The first three rounds belonged to Huni, as CompuBox statistics subsequently confirmed. He outlanded Clarke 67 to 43 across the opening four rounds, the Australian's jab and left-hand combinations establishing range and tempo while Clarke attempted to cut the distance. Huni's hand speed was visibly superior, his left uppercut on the inside a consistent scoring punch, and Clarke fell short with his own jab on multiple occasions as Huni moved to angles.
The fight turned in the fourth, and it turned with force. Clarke landed a sharp uppercut that snapped Huni's head back, then followed with a right-left combination that hurt and wobbled the Australian. Huni covered as Clarke pressed forward with the urgency of a man who recognised that a moment had arrived. Gallagher's instruction between rounds, "you know you can hurt him now," changed the dynamic of the fight's second half. Huni arrived at the fifth round knowing that the comfortable early control he had established was no longer the operational reality.
The middle portion was contested with a tightness that the punch statistics captured accurately. Over the six rounds following the fourth, the two men were separated by three or fewer punches landed in five of them. Clarke's improved condition allowed him to maintain forward pressure and body work through the middle rounds, and there were sessions in which his straight right hand created the exchanges he needed. What he could not sustain was the consistency required to take rounds by convincing margins.
Huni's trainer, Josh Arnold, identified the required adjustment with the directness that distinguishes experienced cornermen: use athleticism and movement to deny Clarke the foothold from which his power becomes effective. The instruction produced a visible response in the eighth, where Huni landed a combination of sufficient quality to attract considerable attention on the Netflix broadcast, before overhand rights in the ninth re-established his cleaner work through the closing exchanges.

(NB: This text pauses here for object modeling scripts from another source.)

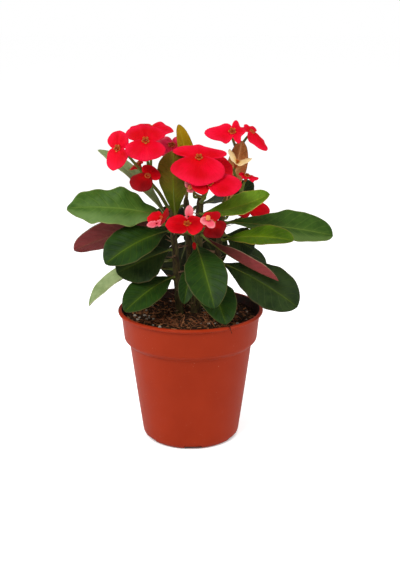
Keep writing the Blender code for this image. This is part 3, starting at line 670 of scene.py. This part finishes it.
# %% The shape of one blade
ACROSS, ALONG = 26, 64
WEDGE = 1.5  # the higher, the narrower a leaf stays above its foot
POINTEDNESS = 0.62  # the higher, the more pointed its tip
PUFF = 0.16  # of the tissue between two veins
SCALLOP = 0.07  # how far the margin dips between its scallops
BLADE = 0.5  # thickness
FOOT_AT = 0.02  # where the blade starts along the leaf
ROW_SPACING = 1.3  # above 1, rows lie closer together towards the tip
SCALLOPS = 5.3  # along a margin
RIPPLES, CRINKLES = 2.5, 7  # broad and fine waves along a leaf
PETIOLE = 1.35  # radius of a leaf's own stalk where it leaves the stem


def half_width(leaf, t):
    if t < leaf.broadest:
        wedge = math.sin(math.pi / 2 * t / leaf.broadest) ** WEDGE
        return LEAF_FOOT * 0.7 + (leaf.width / 2 - LEAF_FOOT * 0.7) * wedge
    beyond = (t - leaf.broadest) / (1 - leaf.broadest)
    return leaf.width / 2 * max(0.0, 1 - beyond**2) ** POINTEDNESS + 0.12


def rib(leaf, foot, t):
    """A point of the midrib, the way across the leaf there and the way up from it."""
    tip, face = Vector(leaf.tip), Vector(leaf.face).normalized()
    chord = tip - foot
    up = (face - face.project(chord)).normalized()
    middle = (foot + tip) / 2 + up * leaf.arch * chord.length * 2
    along = (2 * (1 - t) * (middle - foot) + 2 * t * (tip - middle)).normalized()
    normal = (face - face.project(along)).normalized()
    place = (1 - t) ** 2 * foot + 2 * t * (1 - t) * middle + t**2 * tip
    return place, along.cross(normal), normal


def blade_point(leaf, foot, u, t):
    place, across, normal = rib(leaf, foot, t)
    half = half_width(leaf, t)
    scallops = 1 + math.sin(math.tau * SCALLOPS * t + leaf.height + 2 * (u > 0))
    half *= 1 - SCALLOP * (0.4 + leaf.wave) * scallops * t * (1 - t)
    fold = math.radians(leaf.fold)
    reach = abs(u) * half
    crease = math.sqrt(reach**2 + 0.6) - 0.77
    ripple = leaf.wave * u * u * math.sin(math.tau * RIPPLES * t + u)
    ripple += 0.22 * leaf.wave * abs(u) ** 3 * math.sin(math.tau * CRINKLES * t + 2 * u + leaf.height)
    slant = VEINS * t - VEIN_SLANT * abs(u)
    puff = PUFF * math.cos(math.tau * (slant + (OFFSET if u > 0 else 0))) * (abs(u) * (1 - u * u)) * 3
    groove = -0.3 * math.exp(-((u * half) / 0.9) ** 2)
    place = place + across * math.copysign(reach * math.cos(fold), u)
    return place + normal * (crease * math.sin(fold) + (ripple + puff) * min(1, half / 6) + groove)


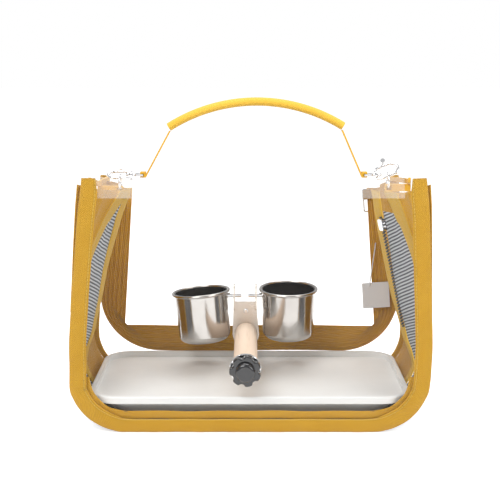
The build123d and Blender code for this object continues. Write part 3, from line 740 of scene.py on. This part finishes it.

Going into the tenth, Clarke was behind, and the accumulated punch statistics showed a 34-shot advantage for Huni, 134 to 100 across nine rounds. Gallagher's instruction at the interval, "three minutes to save your career," distilled a complicated situation into its essential truth. Clarke came out throwing, pressed with an urgency that had Huni moving carefully, and produced the most physically engaged final round of the contest. Huni absorbed the pressure, countered with a leaping right hand, and closed the ten rounds with sufficient control to secure two of the three scorecards. The 95-95 dissent was a legitimate acknowledgement that the middle rounds had been genuinely competitive, and Clarke's improved performance warranted closer assessment than the final result provided.
What the majority verdict confirmed is that Huni, despite the mid-fight difficulty, remains a meaningful heavyweight contender, and that the Wardley defeat does not represent the limit of what he can achieve.
Gym Rat Fight Assessment
Hats off to Frazer Clarke for taking off the 10 lb that he did and looking like a top-class heavyweight in there against the clever, skilful Australian. I still feel as if Huni may have a lack of power to go in against the likes of Usyk or Fury, but he can trouble nearly every heavyweight in the division with his quick feet and boxing IQ. I felt as if boxing did Frazer Clarke a disservice because that’s the best I’ve seen him fight as a pro. He came up second best simply because he was up against one of the best heavyweights in the world. Before this fight, I would have called for Clarke’s retirement if he lost here, but having seen this performance, I hope he carries on under Joe Gallagher and seeks another route through to at least the British and European level because he has the ability and the know-how. I think that with Gallagher, he will do well. Where Huni goes next will be up to his handlers, but I’d like to see him in with the winner of Frank Sanchez vs Richard Torres.